# To do:
For each line below that includes the word "bending", make a copy.

[Parts and joints as JSON]
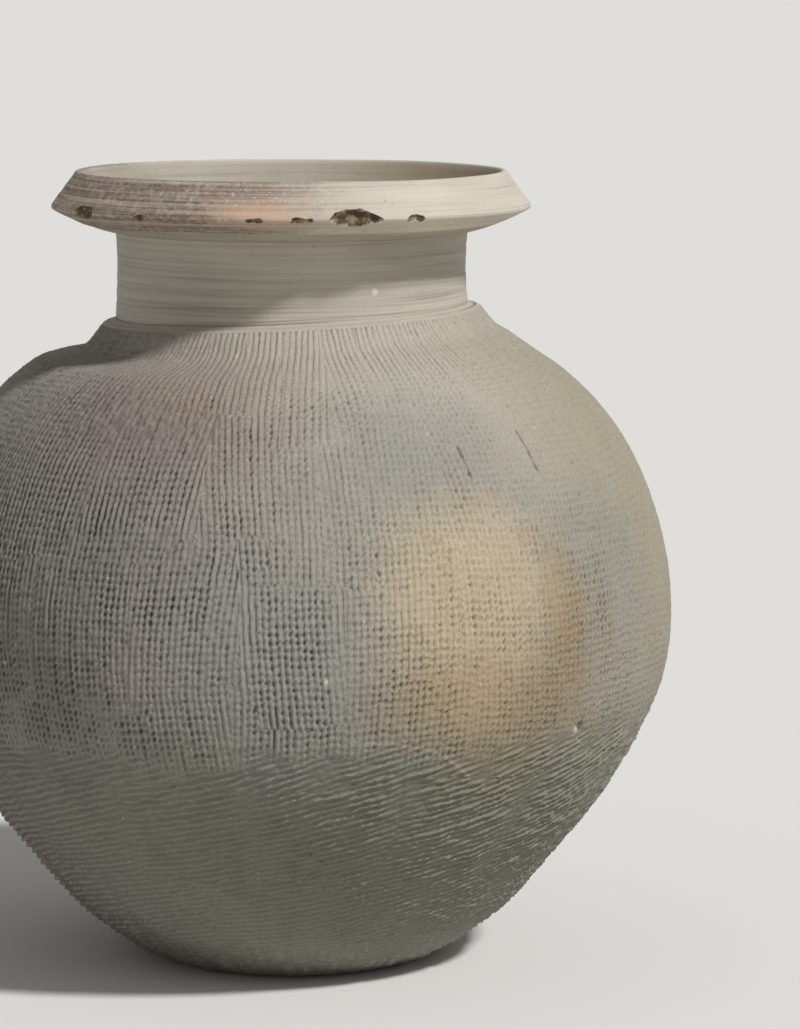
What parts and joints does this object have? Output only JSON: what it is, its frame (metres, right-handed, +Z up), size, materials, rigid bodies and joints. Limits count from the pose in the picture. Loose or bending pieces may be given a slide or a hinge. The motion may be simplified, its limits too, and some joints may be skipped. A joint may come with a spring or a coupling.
{
  "type": "pottery jar",
  "caption": "Wide round-bodied storage jar of grey fired clay with cord-marked wall, short turned neck and flared, bevelled rim.",
  "frame": {"origin": "centre of the flat resting face, on the floor", "axes": "+Z up along the jar's axis; the pictured side faces -Y, with +X to the right"},
  "size_m": [0.2892, 0.2892, 0.3],
  "materials": {
    "base_clay": "matt",
    "body_clay": "matt, cord-marked",
    "seam_clay": "matt, smoothed by hand",
    "neck_clay": "matt, wheel lines",
    "rim_clay": "matt, wheel lines, chipped edge"
  },
  "bodies": {
    "root": {"base_disc": "base_clay", "wall_course_1": "body_clay", "wall_course_2": "body_clay", "wall_course_3": "body_clay", "wall_course_4": "body_clay", "wall_course_5": "body_clay", "wall_course_6": "body_clay", "wall_course_7": "body_clay", "wall_course_8": "body_clay", "wall_course_9": "body_clay", "neck_seam_band": "seam_clay", "neck_collar": "neck_clay", "rim_flange": "rim_clay"}
  },
  "joints": []
}
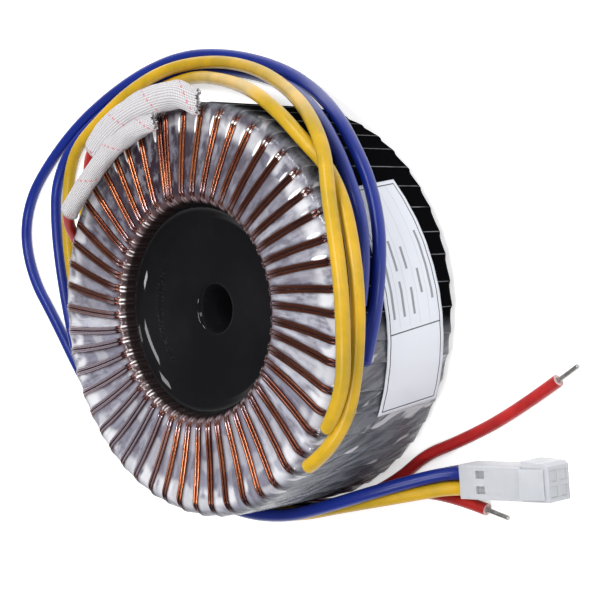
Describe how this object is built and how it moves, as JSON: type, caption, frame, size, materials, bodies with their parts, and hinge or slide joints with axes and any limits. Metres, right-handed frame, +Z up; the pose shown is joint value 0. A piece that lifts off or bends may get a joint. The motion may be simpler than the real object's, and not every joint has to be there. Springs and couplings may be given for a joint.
{
  "type": "toroidal transformer",
  "caption": "Toroidal mains transformer wound in clear film over copper turns, potted centre with a bolt hole, leads in a nylon connector and tinned lead ends.",
  "frame": {"origin": "on the axis, at the middle of the wrapped body's flat base", "axes": "+Z up the axis of the potted bolt hole, out of the recessed face; the base rests at Z = 0; the secondary leads and the connector run out towards +X"},
  "size_m": [0.2103, 0.1309, 0.0487],
  "materials": {
    "core_steel": "satin",
    "insulation": "matte",
    "copper": "enamelled gloss",
    "dark_strip": "satin",
    "clear_film": "clear gloss",
    "epoxy": "gloss",
    "label": "satin",
    "yellow_pvc": "satin",
    "blue_pvc": "satin",
    "red_pvc": "satin",
    "tinned_copper": "satin",
    "braid": "woven",
    "nylon": "translucent natural"
  },
  "bodies": {
    "root": {"steel_core": "core_steel", "core_insulation": "insulation", "primary_winding": "copper", "interwinding_insulation": "insulation", "inner_secondary": "copper", "outer_secondary_strand_a": "copper", "outer_secondary_strand_b": "copper", "rim_strip": "dark_strip", "outer_film": "clear_film", "centre_potting": "epoxy", "rating_label": "label", "yellow_lead_a": "yellow_pvc", "yellow_lead_b": "yellow_pvc", "blue_lead_a": "blue_pvc", "blue_lead_b": "blue_pvc", "red_lead_a": "red_pvc", "red_lead_b": "red_pvc", "red_a_conductor": "tinned_copper", "red_b_conductor": "tinned_copper", "upper_sleeve": "braid", "lower_sleeve": "braid", "connector_housing": "nylon", "crimp_terminals": "tinned_copper"}
  },
  "joints": []
}
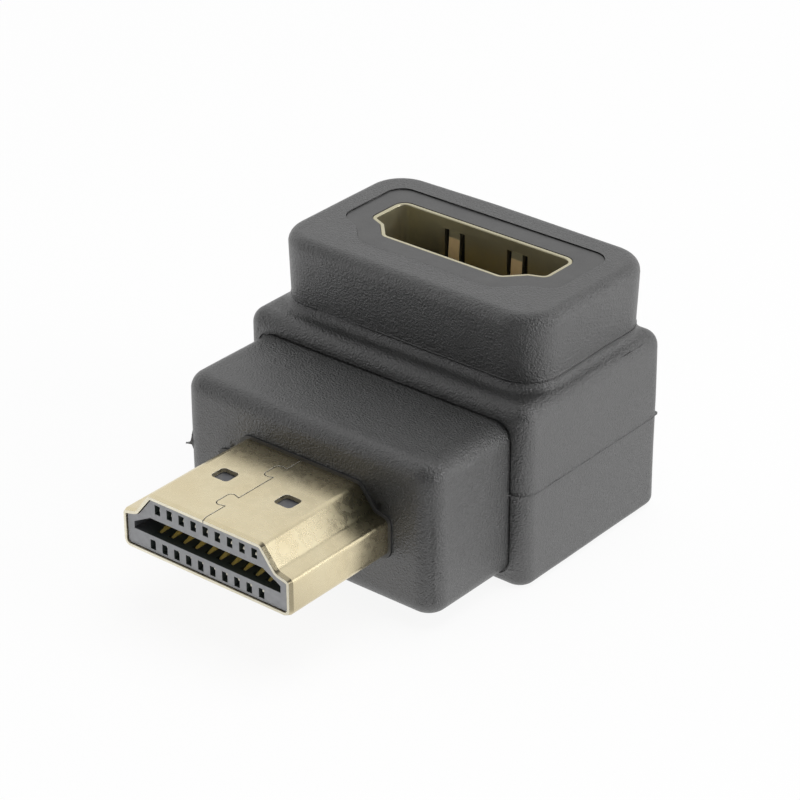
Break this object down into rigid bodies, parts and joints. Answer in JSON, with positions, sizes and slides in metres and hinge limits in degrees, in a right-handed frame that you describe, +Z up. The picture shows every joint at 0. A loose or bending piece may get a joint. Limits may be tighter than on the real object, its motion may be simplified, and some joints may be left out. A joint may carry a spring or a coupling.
{
  "type": "right angle adapter",
  "caption": "Right angle video cable adapter: a gold plug in a black soft moulding turns to a socket that faces up.",
  "frame": {"origin": "middle of the flat underside of the large block", "axes": "+Z up, out of the socket; -Y along the plug, towards its tip; X across both connectors"},
  "size_m": [0.0234, 0.032, 0.0182],
  "materials": {
    "soft_pvc": "fine leather-like grain, satin",
    "core_plastic": "smooth satin",
    "gold_shell": "pale gold plating, polished sheet",
    "socket_gold": "gold plating, satin inside",
    "grey_insulator": "moulded, satin",
    "black_insulator": "moulded, satin",
    "contact_gold": "gold plating on a stamped strip",
    "board_laminate": "lacquered laminate",
    "solder": "bright solder"
  },
  "bodies": {
    "root": {"overmould_body": "soft_pvc", "inner_premould": "core_plastic", "plug_shell": "gold_shell", "plug_insulator": "grey_insulator", "socket_shell": "socket_gold", "socket_insulator": "black_insulator", "circuit_board": "board_laminate", "plug_solder_joints": "solder", "socket_solder_joints": "solder", "plug_contact_01": "contact_gold", "plug_contact_02": "contact_gold", "plug_contact_03": "contact_gold", "plug_contact_04": "contact_gold", "plug_contact_05": "contact_gold", "plug_contact_06": "contact_gold", "plug_contact_07": "contact_gold", "plug_contact_08": "contact_gold", "plug_contact_09": "contact_gold", "plug_contact_10": "contact_gold", "plug_contact_11": "contact_gold", "plug_contact_12": "contact_gold", "plug_contact_13": "contact_gold", "plug_contact_14": "contact_gold", "plug_contact_15": "contact_gold", "plug_contact_16": "contact_gold", "plug_contact_17": "contact_gold", "plug_contact_18": "contact_gold", "plug_contact_19": "contact_gold", "socket_contact_01": "contact_gold", "socket_contact_02": "contact_gold", "socket_contact_03": "contact_gold", "socket_contact_04": "contact_gold", "socket_contact_05": "contact_gold", "socket_contact_06": "contact_gold", "socket_contact_07": "contact_gold", "socket_contact_08": "contact_gold", "socket_contact_09": "contact_gold", "socket_contact_10": "contact_gold", "socket_contact_11": "contact_gold", "socket_contact_12": "contact_gold", "socket_contact_13": "contact_gold", "socket_contact_14": "contact_gold", "socket_contact_15": "contact_gold", "socket_contact_16": "contact_gold", "socket_contact_17": "contact_gold", "socket_contact_18": "contact_gold", "socket_contact_19": "contact_gold"}
  },
  "joints": []
}
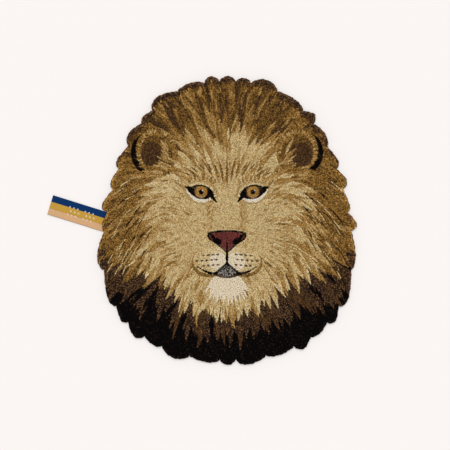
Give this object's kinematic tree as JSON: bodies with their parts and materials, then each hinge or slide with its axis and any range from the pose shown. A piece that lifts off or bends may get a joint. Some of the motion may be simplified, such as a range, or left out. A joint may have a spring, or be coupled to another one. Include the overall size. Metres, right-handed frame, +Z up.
{
  "type": "lion shaped kids rug",
  "caption": "Flat hand-tufted wool rug cut to the outline of a lion's head, with a scalloped mane rim and a folded ribbon loop sewn in at its left edge.",
  "frame": {"origin": "middle of the rug's flat underside, at floor level", "axes": "+Z up, out of the pile; +Y towards the lion's crown; +X to the right of the head as seen from above"},
  "size_m": [0.7754, 0.7226, 0.0149],
  "materials": {
    "wool_pile": "cut wool pile, matt",
    "woven_ribbon": "woven satin ribbon, slight sheen"
  },
  "bodies": {
    "root": {"tufted_rug": "wool_pile", "ribbon_loop": "woven_ribbon"}
  },
  "joints": []
}
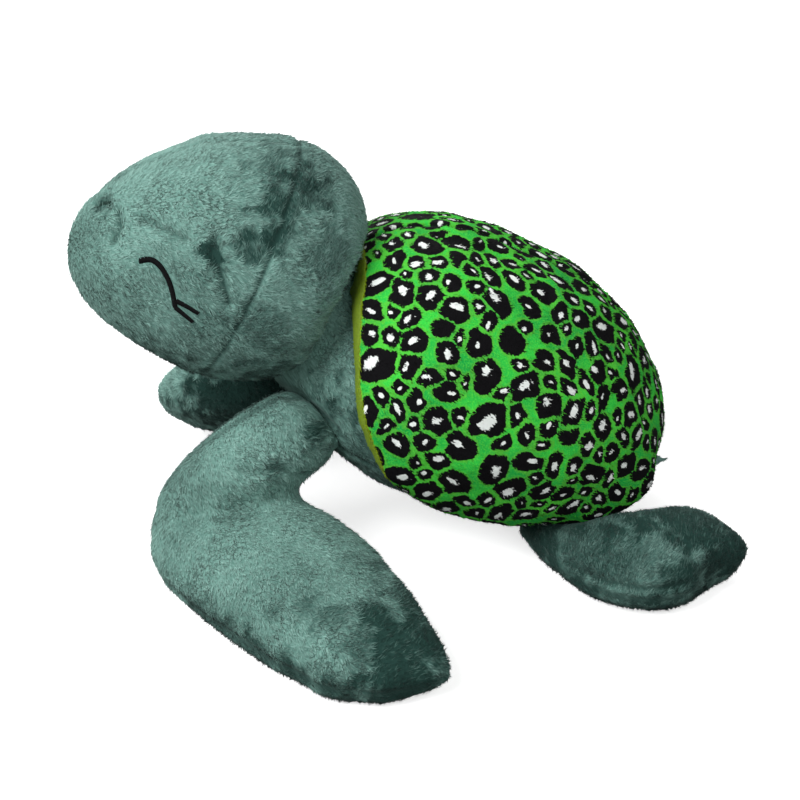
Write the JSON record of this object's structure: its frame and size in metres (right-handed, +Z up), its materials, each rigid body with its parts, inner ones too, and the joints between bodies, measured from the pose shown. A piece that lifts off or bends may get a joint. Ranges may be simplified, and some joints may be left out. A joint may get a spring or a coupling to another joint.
{
  "type": "plush turtle",
  "caption": "Plush sea turtle lying with its head raised, in grey-green plush, with a padded shell in green leopard print and two closed stitched eyes.",
  "frame": {"origin": "the middle of the flat patch under the belly, where the turtle rests on the floor", "axes": "+Z up, -Y to the turtle's front, +X to the turtle's left"},
  "size_m": [0.3856, 0.4027, 0.2577],
  "materials": {
    "plush": "grey-green short-pile plush with a brushed sheen",
    "printed_plush": "short-pile plush printed with black and white leopard spots on bright green",
    "lining": "smooth olive-green knit lining",
    "filling": "off-white polyester fibre",
    "eye_thread": "black satin embroidery thread",
    "nose_thread": "dark green sewing thread pulled tight"
  },
  "bodies": {
    "body": {"belly_panel": "plush", "body_left_panel": "plush", "body_right_panel": "plush", "body_stuffing": "filling", "shell_left_panel": "printed_plush", "shell_right_panel": "printed_plush", "shell_lining": "lining", "shell_stuffing": "filling"},
    "neck": {"neck_panel": "plush", "neck_stuffing": "filling"},
    "head": {"face_left_panel": "plush", "face_right_panel": "plush", "head_back_panel": "plush", "head_stuffing": "filling", "eye_stitching_left": "eye_thread", "eye_stitching_right": "eye_thread", "nostril_stitch_left": "nose_thread", "nostril_stitch_right": "nose_thread"},
    "front_left_flipper": {"front_left_flipper_top_panel": "plush", "front_left_flipper_bottom_panel": "plush", "front_left_flipper_stuffing": "filling"},
    "front_right_flipper": {"front_right_flipper_top_panel": "plush", "front_right_flipper_bottom_panel": "plush", "front_right_flipper_stuffing": "filling"},
    "hind_left_flipper": {"hind_left_flipper_top_panel": "plush", "hind_left_flipper_bottom_panel": "plush", "hind_left_flipper_stuffing": "filling"},
    "hind_right_flipper": {"hind_right_flipper_top_panel": "plush", "hind_right_flipper_bottom_panel": "plush", "hind_right_flipper_stuffing": "filling"},
    "tail": {"tail_top_panel": "plush", "tail_bottom_panel": "plush"}
  },
  "joints": [
    {"name": "head_turn", "type": "hinge", "parent": "body", "child": "neck", "pos_m": [0, -0.13324, 0.13613], "axis": [0, -0.7193, 0.6947], "range_deg": [-14, 14], "stiffness_Nm_per_rad": 2},
    {"name": "head_nod", "type": "hinge", "parent": "neck", "child": "head", "pos_m": [0, -0.11597, 0.11946], "axis": [1, 0, 0], "range_deg": [-8, 8], "stiffness_Nm_per_rad": 4},
    {"name": "front_left_flap", "type": "hinge", "parent": "body", "child": "front_left_flipper", "pos_m": [0.05764, -0.14759, 0.09], "axis": [-0.7071, -0.7071, 0], "range_deg": [-8, 22], "stiffness_Nm_per_rad": 6},
    {"name": "front_right_flap", "type": "hinge", "parent": "body", "child": "front_right_flipper", "pos_m": [-0.05764, -0.14759, 0.09], "axis": [-0.3584, 0.9336, 0], "range_deg": [-8, 22], "stiffness_Nm_per_rad": 6},
    {"name": "hind_left_swing", "type": "hinge", "parent": "body", "child": "hind_left_flipper", "pos_m": [0.05235, -0.00481, 0.018], "axis": [0, 0, 1], "range_deg": [-15, 8], "stiffness_Nm_per_rad": 0.5},
    {"name": "hind_right_swing", "type": "hinge", "parent": "body", "child": "hind_right_flipper", "pos_m": [-0.05235, -0.00481, 0.018], "axis": [0, 0, -1], "range_deg": [-15, 8], "stiffness_Nm_per_rad": 0.5},
    {"name": "tail_wag", "type": "hinge", "parent": "body", "child": "tail", "pos_m": [0, 0.06331, 0.01997], "axis": [0, 0, 1], "range_deg": [-20, 20], "stiffness_Nm_per_rad": 0.05}
  ]
}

# Task answer:
What parts and joints does this object have? Output only JSON: what it is, its frame (metres, right-handed, +Z up), size, materials, rigid bodies and joints. Limits count from the pose in the picture. Loose or bending pieces may be given a slide or a hinge. The motion may be simplified, its limits too, and some joints may be skipped. A joint may come with a spring or a coupling.
Break this object down into rigid bodies, parts and joints. Answer in JSON, with positions, sizes and slides in metres and hinge limits in degrees, in a right-handed frame that you describe, +Z up. The picture shows every joint at 0. A loose or bending piece may get a joint. Limits may be tighter than on the real object, its motion may be simplified, and some joints may be left out. A joint may carry a spring or a coupling.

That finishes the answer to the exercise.